Print all of the data exactly as written.

════

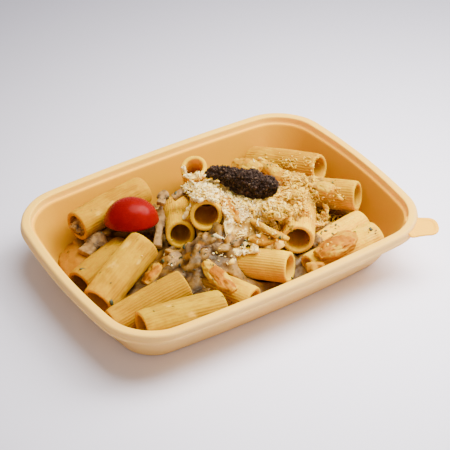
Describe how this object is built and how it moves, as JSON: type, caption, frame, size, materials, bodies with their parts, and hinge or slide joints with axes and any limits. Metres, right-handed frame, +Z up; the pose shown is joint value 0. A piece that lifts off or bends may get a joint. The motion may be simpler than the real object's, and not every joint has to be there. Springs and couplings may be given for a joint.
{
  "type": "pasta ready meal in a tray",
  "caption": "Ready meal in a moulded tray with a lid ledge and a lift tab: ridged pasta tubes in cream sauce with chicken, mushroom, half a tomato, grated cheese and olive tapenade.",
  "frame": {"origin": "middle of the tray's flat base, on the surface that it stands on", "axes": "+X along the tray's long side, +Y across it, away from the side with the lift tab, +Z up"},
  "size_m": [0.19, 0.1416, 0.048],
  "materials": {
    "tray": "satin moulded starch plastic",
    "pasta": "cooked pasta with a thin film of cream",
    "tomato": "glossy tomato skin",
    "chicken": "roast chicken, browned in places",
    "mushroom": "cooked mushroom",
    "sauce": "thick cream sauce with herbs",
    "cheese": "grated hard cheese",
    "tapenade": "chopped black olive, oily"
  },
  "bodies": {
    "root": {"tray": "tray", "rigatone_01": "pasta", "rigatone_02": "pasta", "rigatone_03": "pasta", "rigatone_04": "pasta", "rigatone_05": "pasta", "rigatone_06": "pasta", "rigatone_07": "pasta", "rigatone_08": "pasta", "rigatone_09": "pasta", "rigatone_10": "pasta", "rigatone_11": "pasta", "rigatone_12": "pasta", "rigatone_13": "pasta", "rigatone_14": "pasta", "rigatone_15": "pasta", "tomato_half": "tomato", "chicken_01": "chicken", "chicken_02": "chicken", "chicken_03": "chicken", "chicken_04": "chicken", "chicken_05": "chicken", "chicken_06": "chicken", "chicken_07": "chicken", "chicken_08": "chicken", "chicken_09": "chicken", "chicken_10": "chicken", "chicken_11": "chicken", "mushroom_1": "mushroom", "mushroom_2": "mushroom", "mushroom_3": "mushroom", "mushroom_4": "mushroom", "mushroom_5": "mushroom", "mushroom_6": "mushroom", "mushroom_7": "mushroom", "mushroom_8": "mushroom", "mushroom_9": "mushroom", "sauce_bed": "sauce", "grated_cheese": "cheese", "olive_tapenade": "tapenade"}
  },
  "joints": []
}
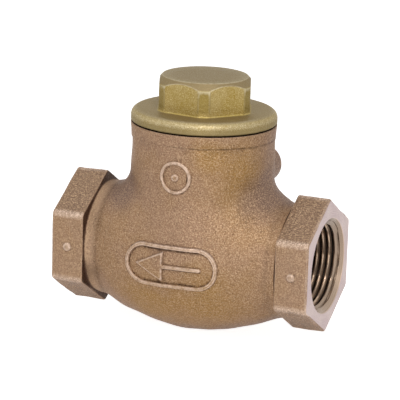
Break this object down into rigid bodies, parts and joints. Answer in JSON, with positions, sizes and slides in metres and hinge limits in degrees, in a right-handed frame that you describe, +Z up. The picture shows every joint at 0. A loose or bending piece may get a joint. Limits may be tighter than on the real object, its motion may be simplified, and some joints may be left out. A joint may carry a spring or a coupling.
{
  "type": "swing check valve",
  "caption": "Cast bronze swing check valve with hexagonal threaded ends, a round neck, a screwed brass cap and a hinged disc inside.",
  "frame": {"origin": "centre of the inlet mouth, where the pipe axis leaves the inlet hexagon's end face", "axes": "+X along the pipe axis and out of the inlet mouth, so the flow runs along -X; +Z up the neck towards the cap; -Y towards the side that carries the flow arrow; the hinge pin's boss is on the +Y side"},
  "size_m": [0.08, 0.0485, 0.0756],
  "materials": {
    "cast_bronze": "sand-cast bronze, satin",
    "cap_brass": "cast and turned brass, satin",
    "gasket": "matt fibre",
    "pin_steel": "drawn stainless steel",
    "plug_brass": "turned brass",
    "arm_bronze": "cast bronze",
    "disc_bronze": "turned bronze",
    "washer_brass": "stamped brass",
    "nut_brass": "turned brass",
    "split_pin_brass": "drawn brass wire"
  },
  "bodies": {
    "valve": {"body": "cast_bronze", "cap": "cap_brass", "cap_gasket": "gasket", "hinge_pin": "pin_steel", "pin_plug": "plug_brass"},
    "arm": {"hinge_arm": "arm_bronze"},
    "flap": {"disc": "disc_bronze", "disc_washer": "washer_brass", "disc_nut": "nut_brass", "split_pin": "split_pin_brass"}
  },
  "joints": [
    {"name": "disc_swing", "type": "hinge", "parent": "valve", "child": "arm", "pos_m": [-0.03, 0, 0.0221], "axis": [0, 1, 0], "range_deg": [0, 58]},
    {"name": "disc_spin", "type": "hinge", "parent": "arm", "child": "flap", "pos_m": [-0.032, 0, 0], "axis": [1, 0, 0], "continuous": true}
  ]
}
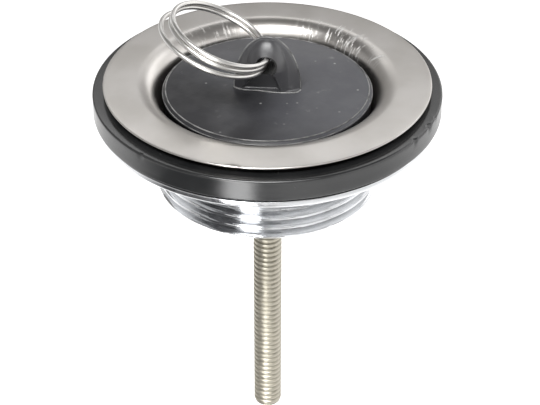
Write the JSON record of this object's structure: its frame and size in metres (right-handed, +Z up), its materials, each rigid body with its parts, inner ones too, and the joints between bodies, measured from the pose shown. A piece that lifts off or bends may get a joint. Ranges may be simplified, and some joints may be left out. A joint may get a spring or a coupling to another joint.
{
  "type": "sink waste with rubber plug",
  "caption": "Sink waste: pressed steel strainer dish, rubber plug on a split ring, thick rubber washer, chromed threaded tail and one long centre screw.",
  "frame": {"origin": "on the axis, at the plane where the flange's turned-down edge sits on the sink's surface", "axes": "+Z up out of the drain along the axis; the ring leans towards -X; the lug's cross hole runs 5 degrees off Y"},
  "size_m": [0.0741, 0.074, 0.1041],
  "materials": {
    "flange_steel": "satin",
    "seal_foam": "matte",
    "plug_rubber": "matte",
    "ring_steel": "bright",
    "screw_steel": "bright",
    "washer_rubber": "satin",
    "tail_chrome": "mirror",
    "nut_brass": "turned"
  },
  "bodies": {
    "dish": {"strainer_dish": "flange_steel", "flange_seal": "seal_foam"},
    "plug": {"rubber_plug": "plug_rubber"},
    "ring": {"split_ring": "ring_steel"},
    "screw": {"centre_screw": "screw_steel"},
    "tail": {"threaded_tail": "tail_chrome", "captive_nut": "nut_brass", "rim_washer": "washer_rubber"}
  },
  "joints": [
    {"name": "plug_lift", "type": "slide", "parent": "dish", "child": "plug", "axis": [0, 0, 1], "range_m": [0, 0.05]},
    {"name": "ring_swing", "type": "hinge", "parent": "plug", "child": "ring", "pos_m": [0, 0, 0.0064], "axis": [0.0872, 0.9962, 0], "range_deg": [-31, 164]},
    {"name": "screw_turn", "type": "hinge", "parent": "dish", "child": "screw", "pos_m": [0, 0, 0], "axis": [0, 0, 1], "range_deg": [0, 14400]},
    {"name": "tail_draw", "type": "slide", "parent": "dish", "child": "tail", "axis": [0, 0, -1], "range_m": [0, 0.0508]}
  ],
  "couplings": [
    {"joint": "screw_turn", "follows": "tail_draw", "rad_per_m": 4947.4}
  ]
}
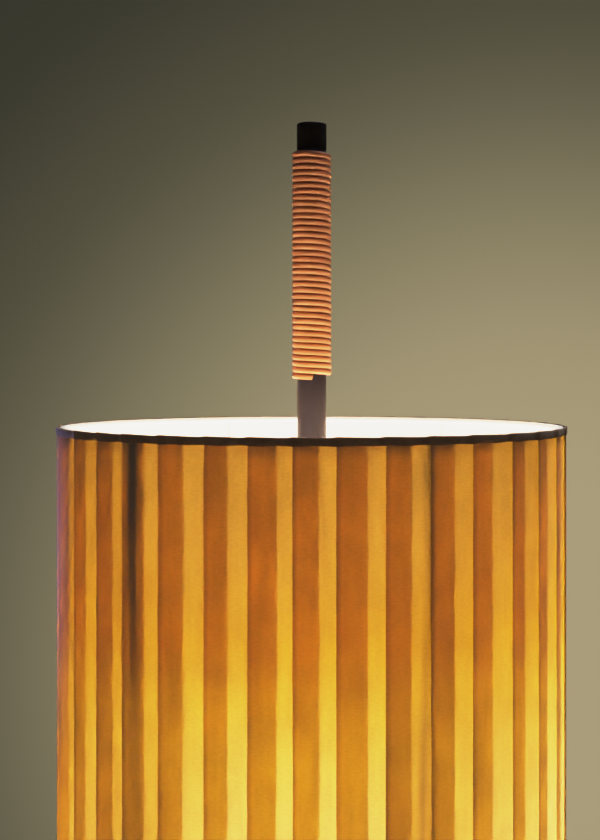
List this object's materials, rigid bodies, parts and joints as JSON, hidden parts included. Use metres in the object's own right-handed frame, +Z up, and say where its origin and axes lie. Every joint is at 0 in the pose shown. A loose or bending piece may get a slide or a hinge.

════

== FULL ANSWER ==
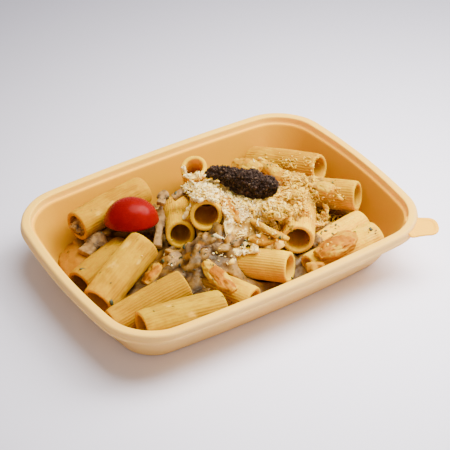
Describe how this object is built and how it moves, as JSON: type, caption, frame, size, materials, bodies with their parts, and hinge or slide joints with axes and any limits. Metres, right-handed frame, +Z up; the pose shown is joint value 0. A piece that lifts off or bends may get a joint. The motion may be simpler than the real object's, and not every joint has to be there. Springs and couplings may be given for a joint.
{
  "type": "pasta ready meal in a tray",
  "caption": "Ready meal in a moulded tray with a lid ledge and a lift tab: ridged pasta tubes in cream sauce with chicken, mushroom, half a tomato, grated cheese and olive tapenade.",
  "frame": {"origin": "middle of the tray's flat base, on the surface that it stands on", "axes": "+X along the tray's long side, +Y across it, away from the side with the lift tab, +Z up"},
  "size_m": [0.19, 0.1416, 0.048],
  "materials": {
    "tray": "satin moulded starch plastic",
    "pasta": "cooked pasta with a thin film of cream",
    "tomato": "glossy tomato skin",
    "chicken": "roast chicken, browned in places",
    "mushroom": "cooked mushroom",
    "sauce": "thick cream sauce with herbs",
    "cheese": "grated hard cheese",
    "tapenade": "chopped black olive, oily"
  },
  "bodies": {
    "root": {"tray": "tray", "rigatone_01": "pasta", "rigatone_02": "pasta", "rigatone_03": "pasta", "rigatone_04": "pasta", "rigatone_05": "pasta", "rigatone_06": "pasta", "rigatone_07": "pasta", "rigatone_08": "pasta", "rigatone_09": "pasta", "rigatone_10": "pasta", "rigatone_11": "pasta", "rigatone_12": "pasta", "rigatone_13": "pasta", "rigatone_14": "pasta", "rigatone_15": "pasta", "tomato_half": "tomato", "chicken_01": "chicken", "chicken_02": "chicken", "chicken_03": "chicken", "chicken_04": "chicken", "chicken_05": "chicken", "chicken_06": "chicken", "chicken_07": "chicken", "chicken_08": "chicken", "chicken_09": "chicken", "chicken_10": "chicken", "chicken_11": "chicken", "mushroom_1": "mushroom", "mushroom_2": "mushroom", "mushroom_3": "mushroom", "mushroom_4": "mushroom", "mushroom_5": "mushroom", "mushroom_6": "mushroom", "mushroom_7": "mushroom", "mushroom_8": "mushroom", "mushroom_9": "mushroom", "sauce_bed": "sauce", "grated_cheese": "cheese", "olive_tapenade": "tapenade"}
  },
  "joints": []
}
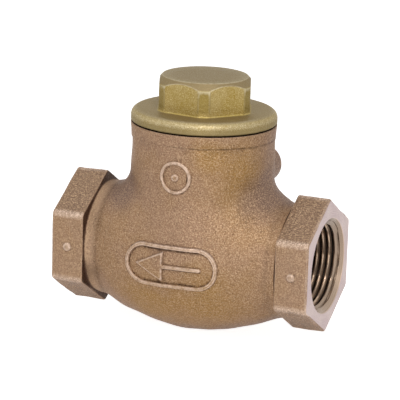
Break this object down into rigid bodies, parts and joints. Answer in JSON, with positions, sizes and slides in metres and hinge limits in degrees, in a right-handed frame that you describe, +Z up. The picture shows every joint at 0. A loose or bending piece may get a joint. Limits may be tighter than on the real object, its motion may be simplified, and some joints may be left out. A joint may carry a spring or a coupling.
{
  "type": "swing check valve",
  "caption": "Cast bronze swing check valve with hexagonal threaded ends, a round neck, a screwed brass cap and a hinged disc inside.",
  "frame": {"origin": "centre of the inlet mouth, where the pipe axis leaves the inlet hexagon's end face", "axes": "+X along the pipe axis and out of the inlet mouth, so the flow runs along -X; +Z up the neck towards the cap; -Y towards the side that carries the flow arrow; the hinge pin's boss is on the +Y side"},
  "size_m": [0.08, 0.0485, 0.0756],
  "materials": {
    "cast_bronze": "sand-cast bronze, satin",
    "cap_brass": "cast and turned brass, satin",
    "gasket": "matt fibre",
    "pin_steel": "drawn stainless steel",
    "plug_brass": "turned brass",
    "arm_bronze": "cast bronze",
    "disc_bronze": "turned bronze",
    "washer_brass": "stamped brass",
    "nut_brass": "turned brass",
    "split_pin_brass": "drawn brass wire"
  },
  "bodies": {
    "valve": {"body": "cast_bronze", "cap": "cap_brass", "cap_gasket": "gasket", "hinge_pin": "pin_steel", "pin_plug": "plug_brass"},
    "arm": {"hinge_arm": "arm_bronze"},
    "flap": {"disc": "disc_bronze", "disc_washer": "washer_brass", "disc_nut": "nut_brass", "split_pin": "split_pin_brass"}
  },
  "joints": [
    {"name": "disc_swing", "type": "hinge", "parent": "valve", "child": "arm", "pos_m": [-0.03, 0, 0.0221], "axis": [0, 1, 0], "range_deg": [0, 58]},
    {"name": "disc_spin", "type": "hinge", "parent": "arm", "child": "flap", "pos_m": [-0.032, 0, 0], "axis": [1, 0, 0], "continuous": true}
  ]
}
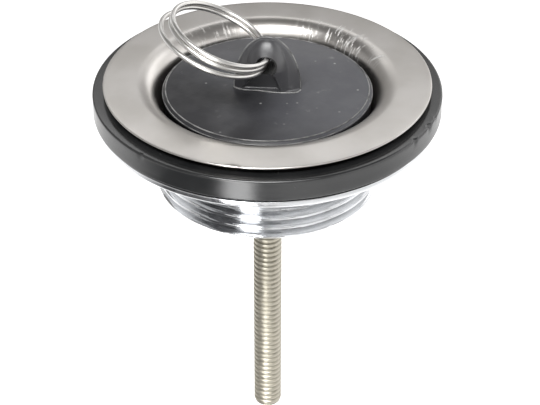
Write the JSON record of this object's structure: its frame and size in metres (right-handed, +Z up), its materials, each rigid body with its parts, inner ones too, and the joints between bodies, measured from the pose shown. A piece that lifts off or bends may get a joint. Ranges may be simplified, and some joints may be left out. A joint may get a spring or a coupling to another joint.
{
  "type": "sink waste with rubber plug",
  "caption": "Sink waste: pressed steel strainer dish, rubber plug on a split ring, thick rubber washer, chromed threaded tail and one long centre screw.",
  "frame": {"origin": "on the axis, at the plane where the flange's turned-down edge sits on the sink's surface", "axes": "+Z up out of the drain along the axis; the ring leans towards -X; the lug's cross hole runs 5 degrees off Y"},
  "size_m": [0.0741, 0.074, 0.1041],
  "materials": {
    "flange_steel": "satin",
    "seal_foam": "matte",
    "plug_rubber": "matte",
    "ring_steel": "bright",
    "screw_steel": "bright",
    "washer_rubber": "satin",
    "tail_chrome": "mirror",
    "nut_brass": "turned"
  },
  "bodies": {
    "dish": {"strainer_dish": "flange_steel", "flange_seal": "seal_foam"},
    "plug": {"rubber_plug": "plug_rubber"},
    "ring": {"split_ring": "ring_steel"},
    "screw": {"centre_screw": "screw_steel"},
    "tail": {"threaded_tail": "tail_chrome", "captive_nut": "nut_brass", "rim_washer": "washer_rubber"}
  },
  "joints": [
    {"name": "plug_lift", "type": "slide", "parent": "dish", "child": "plug", "axis": [0, 0, 1], "range_m": [0, 0.05]},
    {"name": "ring_swing", "type": "hinge", "parent": "plug", "child": "ring", "pos_m": [0, 0, 0.0064], "axis": [0.0872, 0.9962, 0], "range_deg": [-31, 164]},
    {"name": "screw_turn", "type": "hinge", "parent": "dish", "child": "screw", "pos_m": [0, 0, 0], "axis": [0, 0, 1], "range_deg": [0, 14400]},
    {"name": "tail_draw", "type": "slide", "parent": "dish", "child": "tail", "axis": [0, 0, -1], "range_m": [0, 0.0508]}
  ],
  "couplings": [
    {"joint": "screw_turn", "follows": "tail_draw", "rad_per_m": 4947.4}
  ]
}
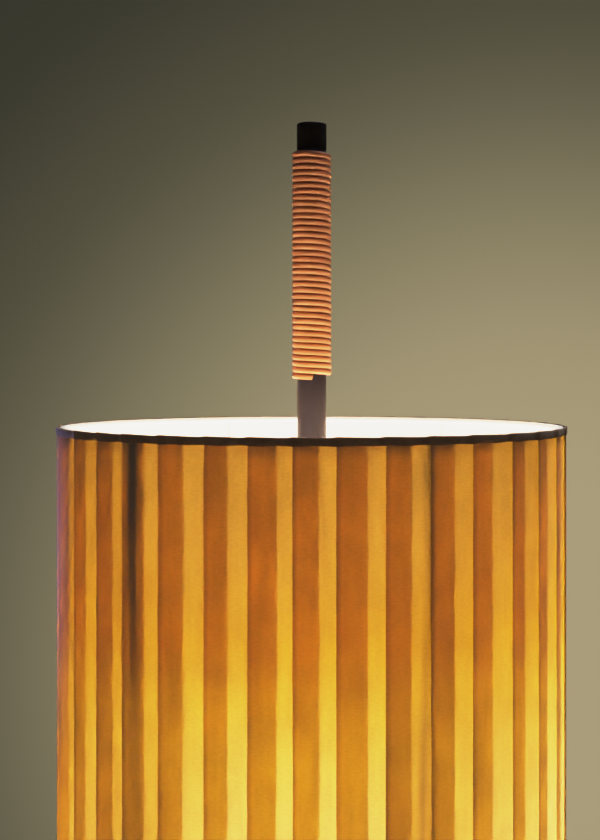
List this object's materials, rigid bodies, parts and joints as JSON, hidden parts included. Use metres in the object's own right-handed frame, +Z up, and say where its origin and axes lie. Every joint is at 0 in the pose shown. A loose or bending piece may get a slide or a hinge.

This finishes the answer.